State Legislators to Vote on First Ever Water Tax
By Ana Gomez Salcido
For the first time ever, Californians would pay a tax on drinking water if Senate Bill 623 (SB 623), which aims to secure access to safe drinking water for all Californians, is approved.
This bill would establish the Safe and Affordable Drinking Water Fund in the State Treasury to secure access to safe drinking water for all Californians, while also ensuring the long-term sustainability of drinking water service and infrastructure.
If the SB 623 passes, support of the Fund will come from a fertilizer mill fee, a fee on dairies, and a fee assessed on water bills of no more than one dollar a month per household, and is anticipated to generate $140 million a year.
“While I continue to work with a broad-based coalition of supporters on the enactment of my Senate Bill (SB 623), I know we all applaud the governor’s support for the communities throughout California that do not have access to safe drinking water,” said State Senator Bill Monning, who introduced SB 623. “These Californians deserve better, and I will continue to urge my colleagues in the Legislature to work together with the governor to finally achieve the guarantee of safe and affordable drinking water to all Californians.”
The tax proposal is being advanced through SB 623 and a Brown Administration budget trailer bill related to safe drinking water. The drinking water tax would help provide clean, safe water in disadvantaged communities, mostly in the Central and Salinas valleys, where farming operations has contaminated groundwater. State legislators are expected to vote on the tax by mid-June, through the issue could extend into late summer.
Several environmental and farming groups support the bill, while water districts oppose to it, including the San Diego County Water Authority.

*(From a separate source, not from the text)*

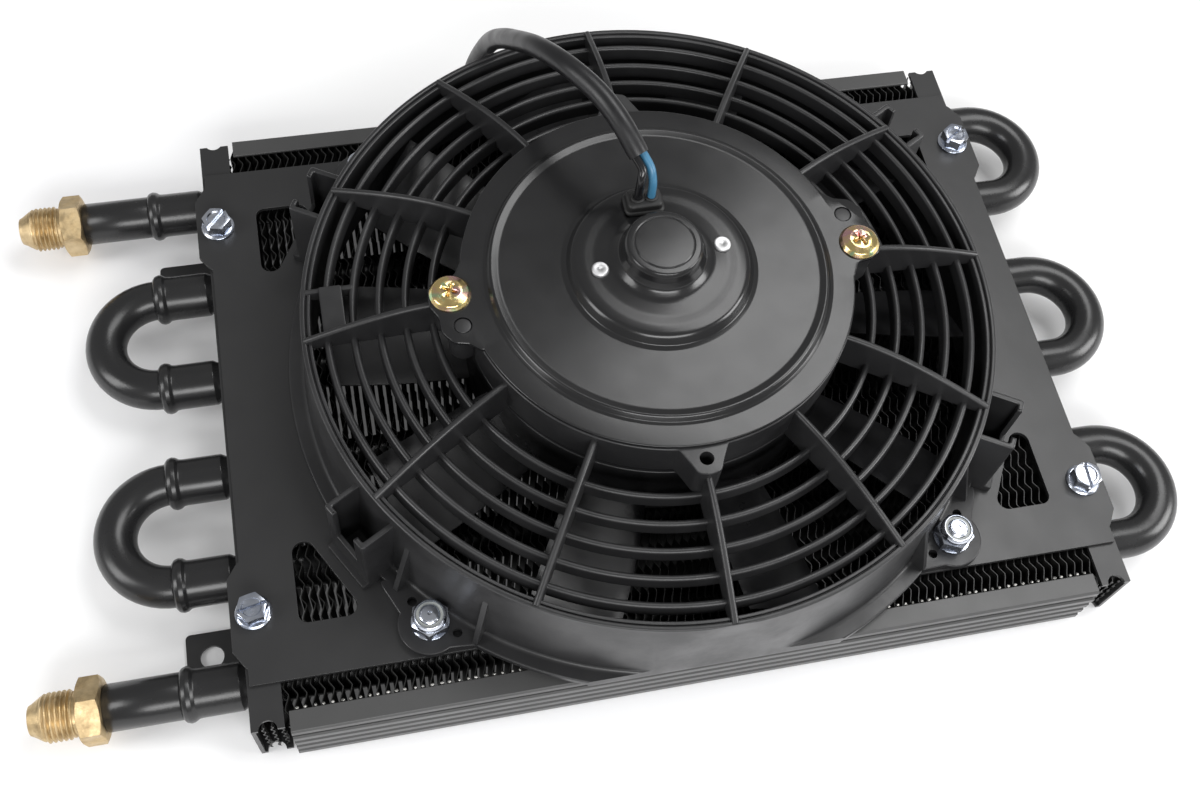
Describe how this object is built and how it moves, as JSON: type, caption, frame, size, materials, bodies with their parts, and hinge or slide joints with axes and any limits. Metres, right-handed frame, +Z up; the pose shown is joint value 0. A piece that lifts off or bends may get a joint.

“It would be the camel’s nose under the tent; what begins as a modest increase could quickly grow larger and larger as more projects and programs try to get into the tent,” said Encinitas City Councilmember Mark Muir, chair of the San Diego County Water Authority’s Board of Directors and a member of the San Dieguito Water District Board. “We’ve already seen proposals in Sacramento that could add more than $15 a month to residential water bills.”
During a news conference held last week at the County Administration Center, regional leaders offered other funding solutions to improve water quality in poor, rural areas of California without adding another tax burden to residents in one of the nation’s most expensive states.
The solutions include making polluters pay for groundwater cleanup, creating a trust fund from state budget surpluses, and more.
“The water tax violates a core tenet of pollution cleanup policy: polluter pays,” said Haney Hong, president and CEO of the San Diego County Taxpayers Association. “Why not collect more revenue from the actual polluters rather than all consumers? It doesn’t make sense to place a disproportionate responsibility on ratepayers to clean up groundwater contamination caused by others.”
In the local effort to oppose SB 623, more than 30 agencies and organizations have signed a letter to legislative leaders opposing the drinking water tax plan.